Cuando me fui haciendo mayor estuve comprobando la probabilidad de verdades que podrían encerrar esas palabras como salidas de la boca del pueblo, como si esas palabras, más que pensadas, fueran arrojadas como lava del volcán del amor, el núcleo más fuerte de la vida subterránea de nuestra apariencia de ciudadanos fríos y calculadores.
No tener nada que amar y ni nada en que creer no son actitudes de este mundo, que se asienta sobre muchos intereses pero que también tiene en cuenta esos principios como columnas del templo de afectos de nuestro corazón.

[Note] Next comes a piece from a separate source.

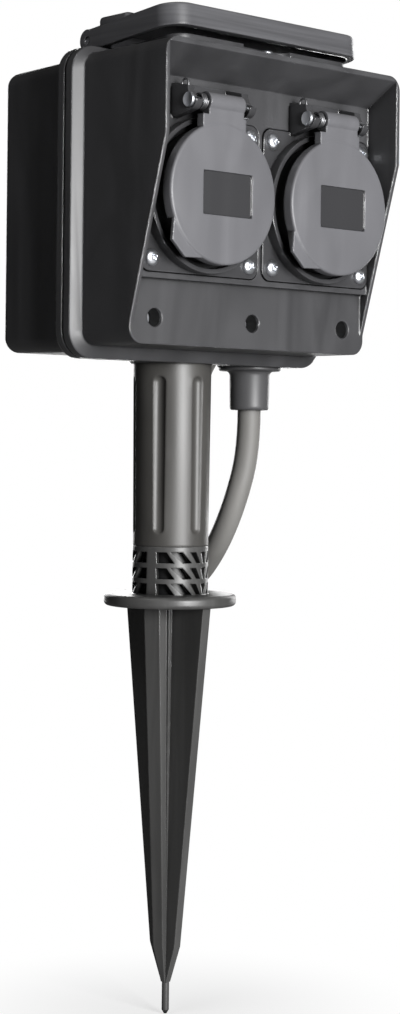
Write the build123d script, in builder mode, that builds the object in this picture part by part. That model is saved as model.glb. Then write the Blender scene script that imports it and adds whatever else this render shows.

Ha habido hombres crueles que tenían en la trastienda de su alma sus amores y cuando descansaban de su guerra con su realidad de cada día y con sus potenciales enemigos, echaban la vista atrás y les sonreía a los suyos, a las raíces de sus únicas emociones, parientes y amigos de celosa intimidad, sin duda, pero que ponía de manifiesto que algo hay que amar y algo en que creer porque esos individuos, a su manera, miraban al cielo en su momentos cruciales y puntiagudos y entre dientes musitaban una oración apresurada y compuestas con palabras que borboteaban en su lengua como un fresco manantial para su sed de un milagro muy necesario de salud o de cualquier otra necesidad urgente e ineludible.
Todo el mundo nace vocacionado para amar y creer, son elementos constitutivos de nuestra raza y sin ellos somos víspera de muerte o desterrados del país que se puebla y enriquece con la convivencia. Lo que sucede es que quien más lo necesita, más lo disimula por aquello del orgullo, mascarón de proa de la nave de nuestra navegación por las aguas peligrosas de la vida.